With the guiding phrase "all for all", King proposed a culture that balanced individual freedom of expression with the freedom from want and fear. His spiritual ruminations were not embarrassing eccentricities, instead they were his means by which access to his heritage was achieved, a transgenerational memory, through which he realized his own and Canada's destiny. In the new millennia we face the challenges of rapid technological, political and economic change, we can use King's dream to reconnoiter our own political bearings. In a 2004 CBC survey of the top 10 Greatest Canadians we do not find William Lyon Mackenzie King on the list. The fact that King ranks 49th in the top 100 is indeed sad and ironic, and proof that the public may be ill-informed or the present generation may not be as well educated as it thinks it is (read Northrop Frye's Educated Imagination) or have we just forgotten his role and his accomplishments. Irrespective of why, there evidently is little or no place for King in the modern Canadian conscious collective imagination and memory, his archetypal memory has been lost.
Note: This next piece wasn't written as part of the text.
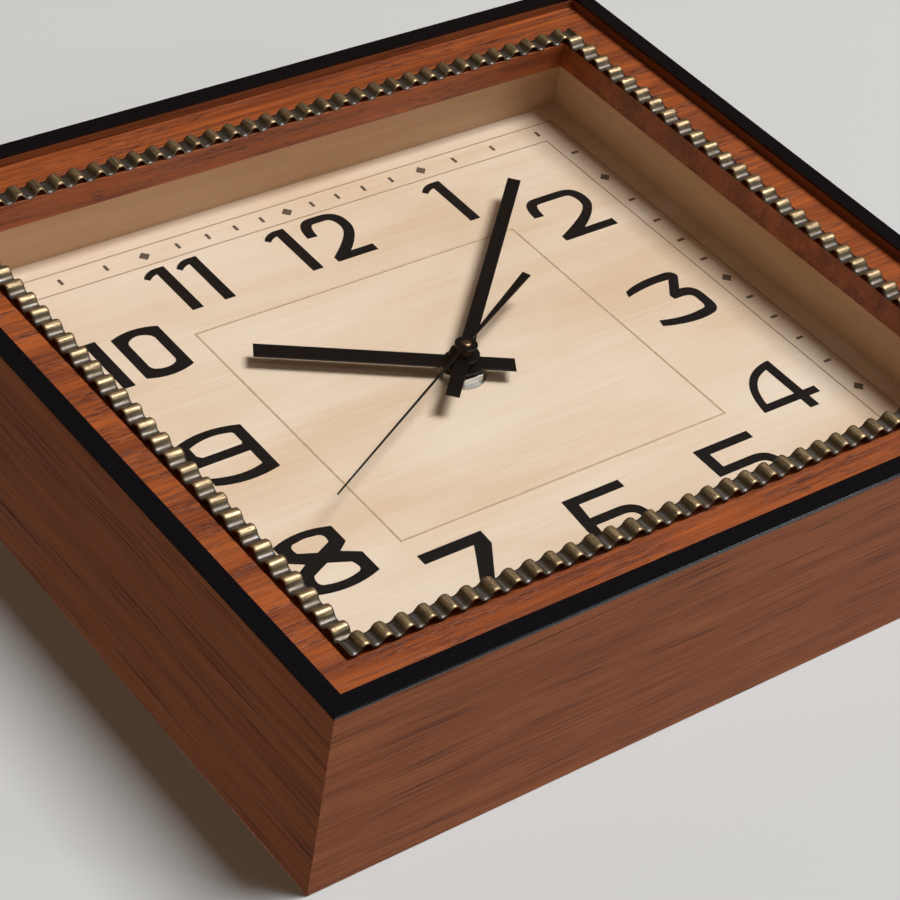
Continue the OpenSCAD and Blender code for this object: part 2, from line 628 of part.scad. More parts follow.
// Motion wheel: wheel meshes with the cannon pinion, its pinion with the hour wheel
motion_hole_r = post_r + shaft_gap;
module motion_wheel() color([0.95, 0.93, 0.85]) {
    disc(motion_at, motion_y, wheel_t, motion_turn, motion_hole_r) wheel(module_a, motion_n);
    disc(motion_at, hour_wheel_y - 0.2, motion_y - hour_wheel_y + 0.2, 0, motion_hole_r)
        pinion(module_a, pinion_n);
}
hour_pipe_r = bush_hole_r - shaft_gap;
module hour_wheel() color([0.95, 0.93, 0.85]) {
    disc([0, 0], hour_wheel_y, wheel_t, hour_turn, pipe_r + shaft_gap) wheel(module_a, hour_n);
    tube(dial_y - hour_up - hand_t - 0.3, hour_pipe_r, pipe_r + shaft_gap,
        hour_wheel_y - dial_y + hour_up + hand_t + 0.4);
}

// Setting knob: pinion inside, fluted knob outside the cover
knob_r = 6;
knob_t = 1.8;
module setting_knob() color([0.2, 0.2, 0.21]) {
    disc(knob_at, motion_y - 0.2, wheel_t + 0.4, knob_turn) pinion(module_a, knob_n);
    rod(knob_at, motion_y, cover_y + cover_t + 0.4, 2);
    on_dial(cover_y + cover_t + 0.3) translate([knob_at[0], knob_at[1], 0])
        linear_extrude(knob_t) difference() {
            circle(r = knob_r);
            for (a = [0:20:359]) rotate(a) translate([knob_r + 0.2, 0]) circle(r = 0.6);
        }
}

// ---- Hands ----

// Baton with square ends, turned clockwise from twelve, with its boss
module baton(up, w, len, tail, a, boss, hole) slab(dial_y - up - hand_t, hand_t) difference() {
    rotate(-a) union() {
        box(-w / 2, -tail, w / 2, len);
        circle(r = boss);
    }
    circle(r = hole);
}
module boss_tube(up, deep, outer, hole) tube(dial_y - up - hand_t, outer, hole, deep);

module hour_hand() color([0.07, 0.07, 0.075]) {
    baton(hour_up, hour_w, hour_len, hour_tail, hour_angle, hour_boss_r, hour_pipe_r);
    boss_tube(hour_up, 1.2, hour_boss_r - 1.4, hour_pipe_r);
}
module minute_hand() color([0.07, 0.07, 0.075]) {
    baton(minute_up, minute_w, minute_len, minute_tail, minute_angle, minute_boss_r, pipe_r);
    boss_tube(minute_up, 1.6, minute_boss_r - 1.2, pipe_r);
}
module second_hand() color([0.07, 0.07, 0.075]) {
    slab(dial_y - second_up - hand_t, hand_t) difference() {
        rotate(-second_angle) union() {
            polygon([[-needle_w / 2, 0], [-needle_w * 0.3, second_len],
                [needle_w * 0.3, second_len], [needle_w / 2, 0],
                [counter_w / 2, -second_tail], [-counter_w / 2, -second_tail]]);
            circle(r = second_boss_r);
        }
        circle(r = arbor_r);
    }
    tube(dial_y - second_up - hand_t, 1.3, arbor_r, 2.2);
}

// ---- Battery ----

terminal_x = battery_len / 2 - terminal_len;
module battery() color([0.25, 0.35, 0.3]) translate([0, battery_y, dial_z + bay_z])
    rotate([0, 90, 0]) rotate_extrude() polygon([[0, -battery_len / 2],
        [battery_r - 0.8, -battery_len / 2], [battery_r, 0.6 - battery_len / 2],
        [battery_r, terminal_x - 0.6], [battery_r - 0.6, terminal_x], [terminal_r, terminal_x],
        [terminal_r, battery_len / 2], [0, battery_len / 2]]);
// Contacts: folded strips between the battery's ends and the side walls
contact_t = 0.3;
contact_gap = 0.1;
contact_x = battery_len / 2 + contact_gap;
contact_wall = move_w / 2 - wall_t;
module contact(w) color([0.82, 0.8, 0.72]) translate([0, battery_y, dial_z + bay_z - w / 2])
    linear_extrude(w) polygon([[contact_x, -4], [contact_wall, -4], [contact_wall, 5],
        [contact_wall - contact_t, 5], [contact_wall - contact_t, -4 + contact_t],
        [contact_x + contact_t, -4 + contact_t], [contact_x + contact_t, 3.5], [contact_x, 3.5]]);
module positive_contact() contact(8);
module negative_contact() mirror([1, 0, 0]) contact(9);

left_side_board();
right_side_board();
top_board();
bottom_board();
left_edging();
right_edging();
top_edging();
bottom_edging();
front_panel();
left_brass_ribbon();
right_brass_ribbon();
top_brass_ribbon();
bottom_brass_ribbon();
window_glass();
left_liner();
right_liner();
top_liner();
bottom_liner();
dial_board();
hour_numerals();
minute_track();
centre_rectangle();
corner_blocks();
back_board();
back_screws();
movement_case();
movement_cover();
rubber_gasket();
centre_bush();
centre_washer();
centre_nut();
train_bridge();
circuit_board();
quartz_crystal();
coil();
stator();
rotor();
fifth_wheel();
seconds_wheel();
third_wheel();
centre_wheel();
minute_pipe();
motion_wheel();
hour_wheel();
setting_knob();
hour_hand();
minute_hand();
second_hand();
battery();
positive_contact();
negative_contact();
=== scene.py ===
"""A wooden desk clock: veneered case with black edging, a corrugated brass ribbon round
its window, a pale dial with black baton hands, and a quartz movement behind."""
import json
import math

import bmesh
import bpy
from mathutils import Matrix, Vector


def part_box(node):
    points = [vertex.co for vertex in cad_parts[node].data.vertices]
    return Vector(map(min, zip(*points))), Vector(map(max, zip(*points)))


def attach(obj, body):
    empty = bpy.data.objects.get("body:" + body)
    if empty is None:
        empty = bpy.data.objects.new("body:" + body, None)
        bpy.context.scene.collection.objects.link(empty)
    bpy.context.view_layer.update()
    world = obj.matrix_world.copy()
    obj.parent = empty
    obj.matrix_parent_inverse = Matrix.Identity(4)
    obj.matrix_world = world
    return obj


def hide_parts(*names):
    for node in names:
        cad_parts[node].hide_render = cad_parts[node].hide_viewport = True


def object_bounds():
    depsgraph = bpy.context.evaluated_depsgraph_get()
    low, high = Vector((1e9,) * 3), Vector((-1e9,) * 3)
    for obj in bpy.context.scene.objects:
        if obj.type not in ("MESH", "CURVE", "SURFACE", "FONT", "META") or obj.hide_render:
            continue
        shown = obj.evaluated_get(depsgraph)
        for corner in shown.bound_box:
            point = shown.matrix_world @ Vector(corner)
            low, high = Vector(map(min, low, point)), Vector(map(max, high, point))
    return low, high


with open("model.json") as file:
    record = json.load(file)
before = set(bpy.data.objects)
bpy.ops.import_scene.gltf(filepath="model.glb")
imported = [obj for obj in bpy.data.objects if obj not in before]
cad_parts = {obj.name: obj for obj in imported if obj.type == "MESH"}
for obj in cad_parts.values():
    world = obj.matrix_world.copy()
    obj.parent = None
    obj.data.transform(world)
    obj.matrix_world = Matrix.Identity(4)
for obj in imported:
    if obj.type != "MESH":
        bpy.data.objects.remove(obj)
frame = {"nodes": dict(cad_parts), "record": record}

CAD_BOX = [list(corner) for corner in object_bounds()]
MM = 0.001
ALONG_X, ALONG_Y, ALONG_Z = 0, 1, 2

# ---- Places taken from the frame ----

CASE_LOW, CASE_HIGH = (Vector(corner) for corner in CAD_BOX)
DIAL_HEIGHT = (CASE_LOW.z + CASE_HIGH.z) / 2
PANEL_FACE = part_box("front_panel")[0].y
RIBBON_RISE = PANEL_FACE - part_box("bottom_brass_ribbon")[0].y


def middle(node):
    """Middle of a CAD node's box."""
    low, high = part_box(node)
    return (low + high) / 2


def half_size(node):
    """Half the size of a CAD node's box."""
    low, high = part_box(node)
    return (high - low) / 2


# ---- Camera ----

# Solved so that the clock's edges, corners and minute marks fall where the photograph has them
CAMERA_PLACE = Vector((-0.416925, -0.467510, -0.330408))
CAMERA_TARGET = Vector((-0.022217, -0.000200, 0.087549))
CAMERA_UP = Vector((0.300104, -0.764152, 0.570973))
CAMERA_LENS = 113.3
FILM_WIDTH = 36.0


def place_camera():
    """Stands the camera below and left of the clock, looking up across the dial."""
    data = bpy.data.cameras.new("camera")
    data.lens = CAMERA_LENS
    data.sensor_width = FILM_WIDTH
    camera = bpy.data.objects.new("camera", data)
    bpy.context.collection.objects.link(camera)
    ahead = (CAMERA_TARGET - CAMERA_PLACE).normalized()
    right = ahead.cross(CAMERA_UP).normalized()
    up = right.cross(ahead)
    turn = Matrix((right, up, -ahead)).transposed()
    camera.matrix_world = Matrix.Translation(CAMERA_PLACE) @ turn.to_4x4()
    bpy.context.scene.camera = camera


place_camera()

# ---- Building materials from nodes ----


def feed(tree, socket, value):
    """Gives an input its plain value, or links it to the output that feeds it."""
    if isinstance(value, bpy.types.NodeSocket):
        tree.links.new(value, socket)
    else:
        socket.default_value = value


def add(tree, kind, inputs=(), **settings):
    """Adds a node. Each input is a plain value or the output that feeds it."""
    node = tree.nodes.new(kind)
    for name, value in settings.items():
        setattr(node, name, value)
    for name, value in dict(inputs).items():
        feed(tree, node.inputs[name], value)
    return node


def start_material(name):
    """An empty node material."""
    material = bpy.data.materials.new(name)
    material.use_nodes = True
    material.node_tree.nodes.clear()
    return material, material.node_tree


def end_material(tree, shader):
    """Joins a finished shader to the surface."""
    add(tree, "ShaderNodeOutputMaterial", {"Surface": shader})


def object_place(tree):
    """Where a point lies on the object, in metres."""
    return add(tree, "ShaderNodeTexCoord").outputs["Object"]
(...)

We may have forgotten him, yet I believe King has not forgotten us, having left us the legacy (listen to a CBC's MacKenzie King's Legacy) of his work on the Canadian political stage, his diaries and his heritage. We can eulogize (listen to the CBC radio clip) and pay tribute to this modest Canadian leader (listen to King's 1948 resignation speech) whose Everyman's "similitudes of a dream" laid the political foundation for our collective Every person freedoms, our own inalienable right to dream and our modern national dream.